L’unica iniziativa che è stata intrapresa (quantomeno per la Polizia) è l’Osservatorio che dovrebbe aiutare a prevenire i suicidi. A giudicare dai risultati, però, non si può certo dire che non si sia stato un vero fallimento.
La vita di un militare o di un appartenente alle Forze dell’Ordine è difficile per diverse ragioni. Stress, spostamenti che interrompono reti sociali, prolungate separazioni dalle famiglie, traumi, finiscono con il comportare depressione e ansia.
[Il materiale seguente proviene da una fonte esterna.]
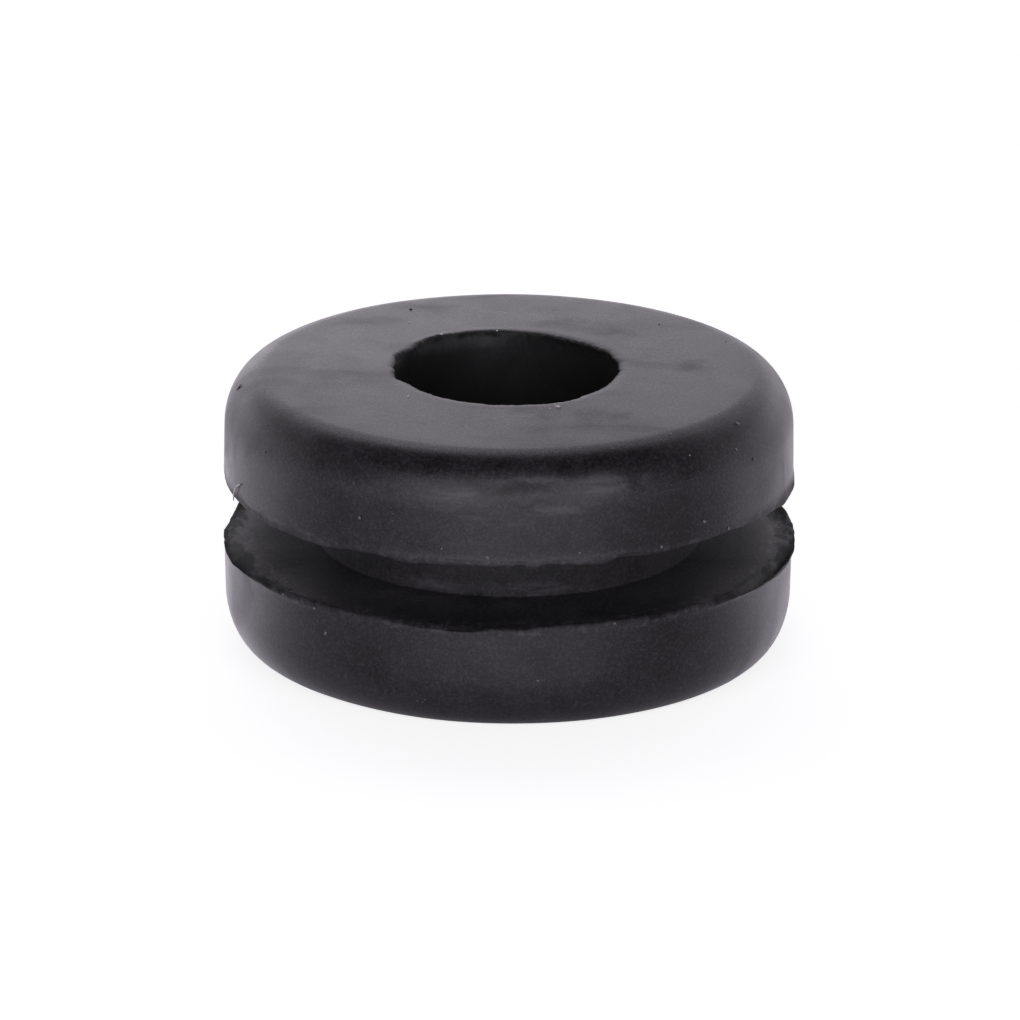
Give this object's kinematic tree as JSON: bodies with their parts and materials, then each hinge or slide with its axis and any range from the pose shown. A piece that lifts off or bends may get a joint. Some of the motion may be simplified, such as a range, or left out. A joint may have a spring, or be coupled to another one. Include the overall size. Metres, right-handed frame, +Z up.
{
  "type": "rubber grommet",
  "caption": "Black rubber grommet with equal round flanges, a panel groove between them and a plain round bore for a cable.",
  "frame": {"origin": "on the bore axis, in the flat face of the lower flange that the grommet lies on", "axes": "+Z up along the bore axis, from the lower flange to the upper one; +Y away from the viewer of the picture, +X to the viewer's right"},
  "size_m": [0.0145, 0.0146, 0.0071],
  "materials": {
    "rubber": "moulded, satin, with fine handling marks"
  },
  "bodies": {
    "root": {"grommet": "rubber"}
  },
  "joints": []
}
Senza un’analisi per capire i fattori scatenanti, senza uno studio che ci aiuti a comprendere quando, dove e in quali momenti queste persone diventano più a rischio di suicidio, senza una adeguata preparazione ad affrontare il fenomeno mettendo al primo posto la salute e il benessere di uomini e donne in divisa, utilizzando – in mancanza di altri fondi – quel fiume di denaro che si spende inutilmente per auto incensazioni di questo o di quel ministro, di questo o di quel generale, a nulla serviranno le bandiere, se non ad avvolgere le bare di chi abbiamo abbandonato a sé stesso, lasciando che trovi da solo la via d’uscita. Poco importa se sarà un colpo di pistola, un cappio, il gas di una marmitta o un lancio nel vuoto. Al silenzio dello Stato e dei tanti che dovrebbero sentire il dovere di interessarsi dello stato di salute di chi quotidianamente serve l’Italia, risponde solo il silenzio raggelante di una morte che si poteva e si doveva evitare.